Living online means we live in a carefully cultivated version of reality that highlights only the best of everything. You are immersed in a daily feed of unreality that has steadily eroded your appreciation of actual beautiful moments because they look different than the photos you’ve seen.
Not all women have D cups and a thigh gap. Not all sunsets are on the other side of a lake with a mountain in front of them. And not all kittens have eyes like jewelry.
Curated reality is damaging your acceptance of actual reality.
Clickbait
You know what advertisers love? They love engagement. And you know how they measure it? They measure it in clicks.
Clicks are money, friends. Any platform selling ad space wants you to click. It instantly adds +1 to an authoritative looking tally on someone's spreadsheet in an office in Silicon Valley.
They want content creators to optimize for clicks. They don’t care much about what you do after you click, so the actual content doesn’t mean much. Once you click, they’ve got your +1.
Nope, just make sure you choose a good feature photo and write a headline that gets people to click. Once the platform determines that you get a lot of clicks, they can repackage that tally as “reach” and get people to pay them for ad space to get in front of all those +1’s.
And since quality is secondary to quantity, guess how quickly intelligent content travels around the internet?
Democratization
Ever notice how many writers, photographers, musicians, models, actors, talk show hosts, indie game developers, and artists there are on the internet?

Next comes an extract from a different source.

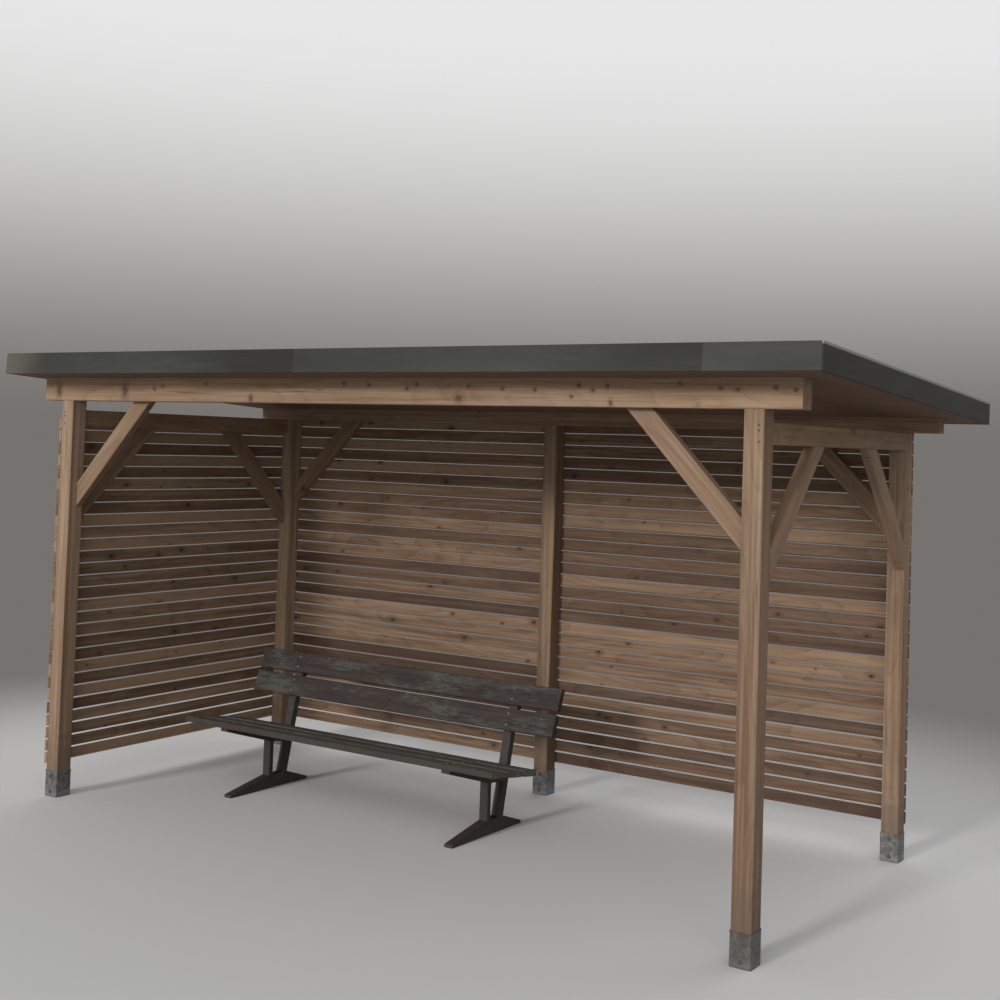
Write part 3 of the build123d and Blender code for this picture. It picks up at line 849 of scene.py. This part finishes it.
def make_world():
    """A backdrop that pales upwards from the horizon, and an even, slightly cool light."""
    world = bpy.data.worlds.new("world")
    bpy.context.scene.world = world
    world.use_nodes = True
    tree = world.node_tree
    shown = tree.nodes["Background"]
    shown.inputs["Strength"].default_value = 1
    direction = tree.nodes.new("ShaderNodeTexCoord")
    split = tree.nodes.new("ShaderNodeSeparateXYZ")
    tree.links.new(direction.outputs["Generated"], split.inputs[0])
    height = tree.nodes.new("ShaderNodeMapRange")
    height.interpolation_type = "SMOOTHSTEP"
    height.inputs["From Min"].default_value = 0
    height.inputs["From Max"].default_value = .3
    tree.links.new(split.outputs["Z"], height.inputs["Value"])
    grade = tree.nodes.new("ShaderNodeMix")
    grade.data_type = "RGBA"
    grade.inputs["A"].default_value = HORIZON
    grade.inputs["B"].default_value = PALE
    tree.links.new(height.outputs[0], grade.inputs["Factor"])
    tree.links.new(grade.outputs["Result"], shown.inputs["Color"])
    light = tree.nodes.new("ShaderNodeBackground")
    light.inputs["Color"].default_value = SKY_LIGHT
    light.inputs["Strength"].default_value = SKY_STRENGTH
    mix_shaders(tree, seen_rays(tree), light.outputs[0], shown.outputs[0], "World Output")


def make_floor():
    """A pale floor that fades into the horizon's colour away from the part."""
    g = Graph("floor")
    seen = seen_rays(g.tree)
    g.finish(g.mix(seen, FLOOR_LIT, FLOOR_SEEN), .9, specular_ior_level=.1)
    far = g.span(g.vector("LENGTH", g.vector("SUBTRACT", g.place, FADE_CENTRE)), FADE_FROM, FADE_TO)
    glow = g.tree.nodes.new("ShaderNodeEmission")
    glow.inputs["Color"].default_value = HORIZON
    faded = g.math("MULTIPLY", far, seen)
    mix_shaders(g.tree, faded, g.bsdf.outputs[0], glow.outputs[0], "Material Output")
    bm = bmesh.new()
    bmesh.ops.create_circle(bm, cap_ends=True, segments=96, radius=FLOOR_RADIUS)
    mesh = bpy.data.meshes.new("floor")
    bm.to_mesh(mesh)
    bm.free()
    mesh.materials.append(g.material)
    floor = bpy.data.objects.new("floor", mesh)
    bpy.context.scene.collection.objects.link(floor)


def add_light(name, azimuth, elevation, strength, angle, colour=(1, 1, 1)):
    """A wide, soft distant lamp. Azimuth is turned from the front, positive towards the right."""
    data = bpy.data.lights.new(name, "SUN")
    data.energy = strength
    data.angle = math.radians(angle)
    data.color = colour
    lamp = bpy.data.objects.new(name, data)
    a, e = math.radians(azimuth), math.radians(elevation)
    source = Vector((math.sin(a) * math.cos(e), -math.cos(a) * math.cos(e), math.sin(e)))
    lamp.matrix_world = source.to_track_quat("Z", "Y").to_matrix().to_4x4()
    bpy.context.scene.collection.objects.link(lamp)


make_camera()
bpy.context.scene.view_settings.view_transform = "Standard"
make_world()
make_floor()
add_light("key", -8, 17, 1.75, 10, (1, .98, .95))
add_light("soft", 24, 12, 1.6, 70)
add_light("fill", 150, 40, .3, 40)
add_light("rear", 200, 9, .9, 60)
dress_frame()
dress_walls_and_roof()
dress_bench()
dress_metal()
add_fasteners()
add_felt_laps()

No, I don’t just mean the good ones. In fact, I’m talking specifically about the bad ones. The ones who never could have called themselves writers, photographers, musicians, etc. back before the internet.
Many people are old enough to remember the world before the digital age. Artists struggled in obscurity for decades back then, and many never made the cut at all. With the advent of the internet, something wonderful happened. We all got a shot.
At, like, everything. Even if we suck at it.
The result is pretty predictable. Photo sharing sites overflowing with shitty photos; web publications churning out poorly researched garbage once an hour; modeling websites full of terribly lit mirror selfies of girls who don’t actually know what a model is supposed to do.
Finding anything worth consuming on the internet is becoming more of a chore than it’s worth. Younger people these days might be inclined to think that this is just the normal order of things, but believe it or not the various industries of the arts used to have an expertly crafted editorial process that ensured, for the most part, only high quality content ever got put in front of your eyeballs.
Then technology democratized it all, and we were forced to learn the hard way that just because we can give everyone an opportunity doesn’t mean everyone deserves one. We literally made it too easy. We threw the door wide open, and idiots ran through in swarms.
Like a Grimm fairy tale, the story of the internet comes with a moral at the end. With great power comes great responsibility. Unfortunately, the tech giants are in no hurry to own that responsibility because the insurgency of stupidity is good for their share values. Large audiences are more valuable than educated ones.
What we’re left with is an out of control epidemic of stupidity that doesn’t seem to be going away. Out of all the things that the internet has been responsible for, this is actually the most transformative, and it’s not to our credit at all.